During the pandemic, the UAE introduced a Dh200 billion support package for banks and businesses. This time, relief measures were largely limited to temporary repayment flexibility for affected companies and individuals.

Al Ghurair said he supported the government’s position. “They were right. We did not need support, and we are still growing at a good rate… The banking sector has performed well and should continue to do well,” he said.

He added, “The Central Bank has also provided some flexibility on repayments for businesses impacted by the crisis. We have until the end of June to assess these cases and give businesses some breathing room.”

For example, if a restaurant relies heavily on tourism and tourist traffic slows down, banks must remain flexible and fair. If a business has been successfully operating for 15 years but suddenly faces financial difficulties, support can be provided without harming its risk rating, reputation, or overall standing.

Inflation and food security pressures

However, some sectors have started to experience pressure, with hospitality businesses reliant on tourism, as well as restaurants and firms connected to shipping and logistics, identified as particularly vulnerable.

Al Ghurair and Jamal Saleh, Director General of the UBF, estimated that inflation could climb to around 3% by the end of the year, driven by higher fuel prices, freight charges, and import costs.

Products transported by air have become especially costly, they noted, with rising food import prices cited as a key example.

At the same time, the crisis has revived discussions around food security and boosting local production.

Officials said policymakers are increasingly open to revisiting regulations to strengthen domestic agriculture and manufacturing.

“Everything that was considered taboo in the past, as long as it supports local production and self-sufficiency, we will break those rules,” Al Ghurair said.

Property market slowdown discussed

Executives also addressed concerns about Dubai’s property market following years of strong growth.
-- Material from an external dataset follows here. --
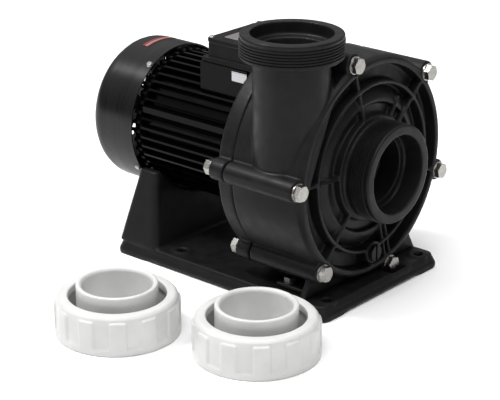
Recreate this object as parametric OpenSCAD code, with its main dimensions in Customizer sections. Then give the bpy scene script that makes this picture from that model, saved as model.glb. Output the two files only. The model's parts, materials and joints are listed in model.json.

While they noted that mortgage defaults remain below 1%, they acknowledged that buyers have become more cautious, with many delaying purchases amid expectations of a potential price correction.

“People have slowed down their property purchases,” said Al Ghurair.

“They’ve slowed down because they think, ‘maybe I can wait—prices might come down,’” he added.

Strait of Hormuz remains a concern

Bankers said the potential disruption of the Strait of Hormuz has become a more significant planning consideration for both businesses and regulators.

They added that the UAE is increasingly exploring alternatives via Fujairah and the Arabian Sea, along with future rail and logistics connections.

“We will find a solution,” said Al Ghurair.

Despite concerns over regional instability, Al Ghurair said he remains optimistic about the UAE’s long-term outlook, noting that the country has consistently emerged stronger from past crises. “They all bounce back better,” he said, adding that challenging periods often prompt governments and businesses to rethink regulations, logistics, and infrastructure in ways that ultimately enhance competitiveness and attract greater investment.

He also said many residents in the UAE “take it for granted” how safe and stable everyday life is in the country. “We want to make the UAE a home for everybody, for talented people to live and work in harmony,” he said, while urging residents and businesses not to leave during uncertain times.

“Don’t pack up and go, please. You’ll regret it if you pack up and go,” he added.